The curriculum teaches the MERN stack.

I’d suggest you follow the curriculum and learn the backend parts of the stack before taking on a new front-end library. I don’t know why you would start learning React Native now unless you actually need it. That won’t bring you any closer to understanding the other half of the MERN stack (ME_N).

Even if a tutorial is somewhat outdated it will still teach you plenty of things you need to know about the backend basics. You can swap any of the letters out for something else when you have the basics down. Like the database (M), server(_E_N), or front-end framework/library (__R_).

Just to be clear MERN stands for MongoDB, Express, React, Node.

No, if a tutorial is outdated, it will teach me things that are not used and will cause errors that prevent me from using the technology.

Which funnily enough may teach you more than being spoon-fed.

If you can’t learn from an older tutorial because you have to do some leg work yourself, then you are not going to like coding in the real world very much. It is full of old code, code that needs historical knowledge about how things have changed, code that can only be refactored by knowledge of the basic building blocks it contains.

In principle, I agree that you shouldn’t actively seek out old information if it can be avoided or unless you need it. But saying you can’t learn from something because it is a bit old and might not work “first try” is just not true at all.
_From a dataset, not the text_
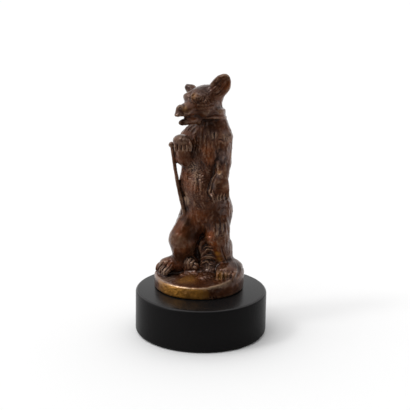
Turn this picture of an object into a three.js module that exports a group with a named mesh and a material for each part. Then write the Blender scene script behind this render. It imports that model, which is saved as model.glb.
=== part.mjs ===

Let me give you an example. The React code you have on GitHub is still using classes, is it not? Classes are totally not in style and very outdated. So why use them…well, my answer to that would be, because they still work and you can create apps just fine with them. It also means you can refactor class-based React code, which is a huge bonus. It is old, but valuable knowledge.

You are leaping to conclusions with your statement. You need to learn a lot of stuff that is totally unrelated to the freshness of the syntax and whatever else might have changed in the past few years. The backend part of the stack contains a lot of basic building blocks that have not changed much over the past 10 or more years. Yes, the libraries that you use might have gone through changes, like going from callbacks to promise-based code, or whatnot. But that doesn’t change the fundamentals you still have to learn.

Anyway, my main point was that learning React Native isn’t going to teach you the stack you asked about. I do not see learning it as a good use of your time as you already know React. What you need now is to learn about the other parts of the stack.